======== GIVEN DATA

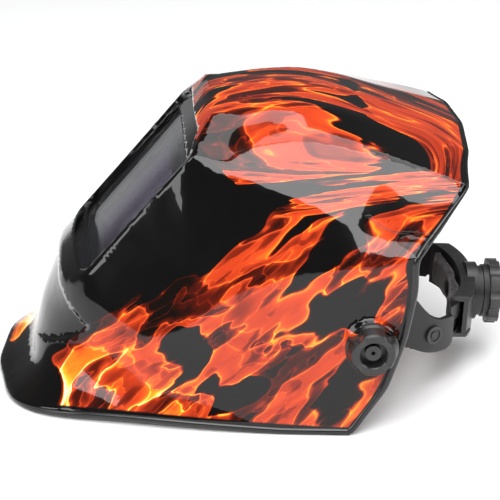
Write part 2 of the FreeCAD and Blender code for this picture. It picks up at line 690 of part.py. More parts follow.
def make_tension_knob(sign):
    x0 = BOSS_OUT + 0.15
    prof = [(STUD_R + 0.06, 0), (16.6, 0), (16.6, 3.4), (15.6, 5.0), (14.0, 12.0), (13.0, 13.3),
            (8.9, 13.3), (8.3, 12.6), (8.3, 5.6), (STUD_R + 0.06, 5.6)]
    face = Part.Face(Part.makePolygon([V(x0 + h, r, 0) for r, h in prof + [prof[0]]]))
    knob = face.revolve(V(0, 0, 0), V(1, 0, 0), 360)
    for i in range(4):
        a = math.radians(45 + 88 * i)
        knob = knob.cut(rod_x(x0 - 1, x0 + 20, 18.4 * math.cos(a), 18.4 * math.sin(a), 5.9))
    if sign < 0:
        knob = knob.mirror(V(0, 0, 0), V(1, 0, 0))
    knob.translate(V(0, PIV_Y, PIV_Z))
    return knob


def crown_point(deg, grow):
    t = math.radians(deg)
    k = 2.0 / 2.3
    return V((72.9 + grow) * power(math.cos(t), k), (100.0 + grow) * power(math.sin(t), k), 0)


def make_crown_strap(sign):
    steps = list(range(0, 103, 3))

    def gap(d):
        t = min(1.0, max(0.0, (d - 40.0) / 30.0))
        rear = 0.0 if sign > 0 else 2.0
        return rear * t * t * (3 - 2 * t)

    inner = [V(72.9, -16, 0)] + [crown_point(d, gap(d)) for d in steps]
    outer = [V(74.7, -16, 0)] + [crown_point(d, gap(d) + 1.8) for d in steps]
    strap = strip(inner, outer, -10, 10)
    strap.rotate(V(0, 0, 0), V(1, 0, 0), 90)
    strap.translate(V(0, 8, 0))
    for x in (-9, 0, 9, 18, 27):
        strap = strap.cut(Part.makeCylinder(2.05, 60, V(x, 8, 80)))
    strap = strap.cut(rod_x(40, 95, 8, -8, 2.05))
    if sign < 0:
        strap = strap.mirror(V(0, 0, 0), V(1, 0, 0))
    return on_head(strap)


def make_crown_pin():
    stem = Part.makeCylinder(2.0, 6.4, V(0, 8, 98.4))
    low = Part.makeCylinder(4.5, 1.4, V(0, 8, 98.2))
    top = Part.makeCylinder(5.5, 1.8, V(0, 8, 104.4))
    return on_head(fuse_all([stem, low, top]))


def make_ratchet_housing():
    body = ring(-2.5, 4.8, -26, 3).common(Part.makeBox(2 * HOUSE_X, 60, 40, V(-HOUSE_X, 40, -30)))
    body = body.fuse(rod_back(0, 7.4, 0, GEAR_Z, 19.2))
    body = body.fuse(rod_back(7.3, 11.2, 0, GEAR_Z, 16.6))
    body = body.cut(oval(-2.5, -60, 60))
    body = body.cut(ring(-3.0, 2.2, -23.4, -0.6))
    body = body.cut(rod_back(-10, 8.6, 0, GEAR_Z, 13.6))
    body = body.cut(rod_back(-10, 15, 0, GEAR_Z, 4.07))
    for sign in (1, -1):
        for z in (-24.2, 1.2):
            lip = ring(2.1, 5.6, z - 1.0, z + 1.0)
            body = body.fuse(lip.common(Part.makeBox(8, 60, 40, V(sign * (HOUSE_X - 4) - 4, 40, -30))))
    return on_head(biggest(body))


def make_ratchet_plate():
    body = ring(-4.5, -2.55, -26, 3).common(Part.makeBox(2 * HOUSE_X, 60, 40, V(-HOUSE_X, 40, -30)))
    body = body.cut(rod_back(-20, 15, 0, GEAR_Z, 4.4))
    return on_head(biggest(body))


def make_nape_pad():
    body = ring(-10.2, -4.6, -24, 1).common(Part.makeBox(76, 60, 40, V(-38, 40, -30)))
    body = body.cut(rod_back(-20, 15, 0, GEAR_Z, 6))
    return on_head(biggest(body))


def make_pinion():
    gear = rod_back(-2.2, 2.2, 0, GEAR_Z, 3.6)
    for i in range(8):
        tooth = Part.makeBox(1.3, 4.4, 3.6, V(-0.65, BAND_REAR - 2.2, GEAR_Z + 2.0))
        tooth.rotate(V(0, 0, GEAR_Z), V(0, 1, 0), 45 * i)
        gear = gear.fuse(tooth)
    return on_head(gear.cut(rod_back(-10, 10, 0, GEAR_Z, 2.52)))


def make_detent_star():
    star = rod_back(4, 7.2, 0, GEAR_Z, 8.4)
    for i in range(12):
        a = math.radians(30 * i)
        star = star.fuse(rod_back(4, 7.2, 8.2 * math.cos(a), GEAR_Z + 8.2 * math.sin(a), 1.1))
    return on_head(star.cut(rod_back(0, 10, 0, GEAR_Z, 4.02)))


def make_detent_spring():
    body = rod_back(4.2, 7, 0, GEAR_Z, 13.5).cut(rod_back(0, 10, 0, GEAR_Z, 12.2))
    for i in range(3):
        a = math.radians(90 + 120 * i)
        stub = rod_back(4.2, 7, 11.6 * math.cos(a), GEAR_Z + 11.6 * math.sin(a), 1.6)
        body = body.fuse(stub)
    return on_head(body)


def make_ratchet_knob():
    body = rod_back(11.5, 15.4, 0, GEAR_Z, 17.6)
    disc = rod_back(15.2, KNOB_REAR, 0, GEAR_Z, 21.75)
    for i in range(9):
        a = math.radians(40 * i + 20)
        disc = disc.cut(rod_back(10, 25, 26.2 * math.cos(a), GEAR_Z + 26.2 * math.sin(a), 6.6))
    disc = disc.cut(rod_back(KNOB_REAR - 2, 25, 0, GEAR_Z, 15.5).cut(rod_back(10, 26, 0, GEAR_Z, 7.5)))
    body = fuse_all([body, disc, rod_back(4, 11.6, 0, GEAR_Z, 4.0), rod_back(-3.4, 4.1, 0, GEAR_Z, 2.5)])
    return on_head(body.cut(rod_back(-10, 6, 0, GEAR_Z, 1.22)))


def make_ratchet_screw():
    body = rod_back(-3.5, 5, 0, GEAR_Z, 1.2).fuse(rod_back(-5.4, -3.5, 0, GEAR_Z, 3.4))
    body = body.cut(Part.makeBox(5, 1, 0.9, V(-2.5, BAND_REAR - 5.6, GEAR_Z - 0.45)))
    return on_head(body)


def export(name, shape):
    shape.exportStep("parts/" + name + ".step")


def main():
    os.makedirs("parts", exist_ok=True)
    export("shell", make_shell())
    export("front_cover_lens", make_lens())
    export("lens_gasket", make_lens_gasket())
    export("filter_holder", make_holder())
    export("holder_screws", make_holder_screws())
    export("cartridge_front", make_case_front())
    export("cartridge_back", make_case_back())
    export("filter_glass", make_filter())
    export("solar_panel", make_solar())
    export("arc_sensors", make_sensors())
    export("circuit_board", make_board())
    export("potentiometers", make_pots())
    export("inner_cover_lens", make_back_lens())
    for name, spec in zip(("shade_knob", "sensitivity_knob", "delay_knob"), KNOBS):
        export(name, dial(spec[0], spec[1], spec[2], 5.0 if name == "shade_knob" else 4.0))
    export("test_button", make_button())
    export("mode_switch", make_switch())
    export("battery_tray", make_tray())
    export("coin_cell", make_cell())
    export("headband", make_headband())
    export("sweatband", make_sweatband())
    export("strap_left", make_strap(1))
    export("strap_right", make_strap(-1))
    export("strap_buttons", make_strap_buttons())
    export("pivot_arm_left", make_arm(1))
    export("pivot_arm_right", make_arm(-1))
    export("band_rivets", make_band_rivets())
    export("pivot_studs", make_pivot_studs())
    export("friction_washers", make_friction_washers())
    export("tension_knob_left", make_tension_knob(1))
    export("tension_knob_right", make_tension_knob(-1))
    export("crown_strap_left", make_crown_strap(1))
    export("crown_strap_right", make_crown_strap(-1))
    export("crown_pin", make_crown_pin())
    export("ratchet_housing", make_ratchet_housing())
    export("ratchet_plate", make_ratchet_plate())
    export("nape_pad", make_nape_pad())
    export("ratchet_pinion", make_pinion())
    export("detent_star", make_detent_star())
    export("detent_spring", make_detent_spring())
    export("ratchet_knob", make_ratchet_knob())
    export("ratchet_screw", make_ratchet_screw())


main()
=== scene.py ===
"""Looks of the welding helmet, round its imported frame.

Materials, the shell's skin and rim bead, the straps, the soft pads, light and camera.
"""
import json
import math

import bmesh
import bpy
import numpy as np
from mathutils import Matrix, Vector
from mathutils.kdtree import KDTree


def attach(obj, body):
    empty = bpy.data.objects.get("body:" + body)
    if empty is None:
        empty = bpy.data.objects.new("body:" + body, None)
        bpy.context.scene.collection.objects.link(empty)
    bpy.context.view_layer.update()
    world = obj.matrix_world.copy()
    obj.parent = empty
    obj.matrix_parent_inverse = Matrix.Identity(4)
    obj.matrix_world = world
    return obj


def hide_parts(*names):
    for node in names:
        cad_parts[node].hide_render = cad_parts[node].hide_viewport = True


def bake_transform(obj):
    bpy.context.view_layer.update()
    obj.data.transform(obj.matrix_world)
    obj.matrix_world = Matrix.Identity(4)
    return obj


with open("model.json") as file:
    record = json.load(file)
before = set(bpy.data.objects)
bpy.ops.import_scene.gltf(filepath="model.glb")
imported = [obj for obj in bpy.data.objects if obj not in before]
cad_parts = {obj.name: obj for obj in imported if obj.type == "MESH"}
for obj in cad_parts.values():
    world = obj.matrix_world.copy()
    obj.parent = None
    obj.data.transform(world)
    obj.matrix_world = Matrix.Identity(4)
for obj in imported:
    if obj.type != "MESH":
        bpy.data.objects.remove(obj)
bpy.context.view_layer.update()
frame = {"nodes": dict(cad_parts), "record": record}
NODES = frame["nodes"]
SCENE = bpy.context.scene

MM = 0.001

# The window's face rises backwards at FACE_TILT and ends on the brow at FACE_TOP. MIDDLE lies inside
# the shell: outward is away from it.
FACE_TOP = Vector((0.0, -0.042, 0.168))
FACE_TILT = math.radians(49.0)
MIDDLE = Vector((0.0, 0.0, 0.085))

# The shell's lower edge runs from TIP_Y back to HEEL_Y. REAR_EDGE is its rear edge as (height, Y).
TIP_Y, HEEL_Y = -0.157, 0.045
REAR_EDGE = ((0.0, 0.053), (0.032, 0.0755), (0.064, 0.087), (0.095, 0.0936), (0.116, 0.0936),
             (0.124, 0.103), (0.1532, 0.1273), (0.1566, 0.1288), (0.1594, 0.131), (0.1612, 0.134),
             (0.1628, 0.137), (0.1644, 0.141), (0.168, 0.150))


# ---------------- camera, floor and light ----------------

def make_camera():
    """A long lens that looks down a little on the helmet's side, with the face to the left."""
    azimuth, elevation, reach = math.radians(86.0), math.radians(23.0), 1.5
    target = Vector((-0.01015, -0.00042, 0.07293))
    level = math.cos(elevation)
    back = Vector((math.sin(azimuth) * level, -math.cos(azimuth) * level, math.sin(elevation)))
    data = bpy.data.cameras.new("camera")
    data.lens = 162.0
    data.sensor_width = 36.0
    cam = bpy.data.objects.new("camera", data)
    cam.location = target + back * reach
    cam.rotation_euler = (-back).to_track_quat("-Z", "Y").to_euler()
    SCENE.collection.objects.link(cam)
    SCENE.camera = cam


def stage_piece(bm, name, paint):
    """A painted part of the studio."""
    mesh = bpy.data.meshes.new(name)
    bm.to_mesh(mesh)
    bm.free()
    piece = bpy.data.objects.new(name, mesh)
    SCENE.collection.objects.link(piece)
    piece.data.materials.append(paint.mat)
    return piece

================

▶ YOUR TASK
From the data, list each line in which the string "nodes" appears.

▶ COMPLETE ANSWER
frame = {"nodes": dict(cad_parts), "record": record}
NODES = frame["nodes"]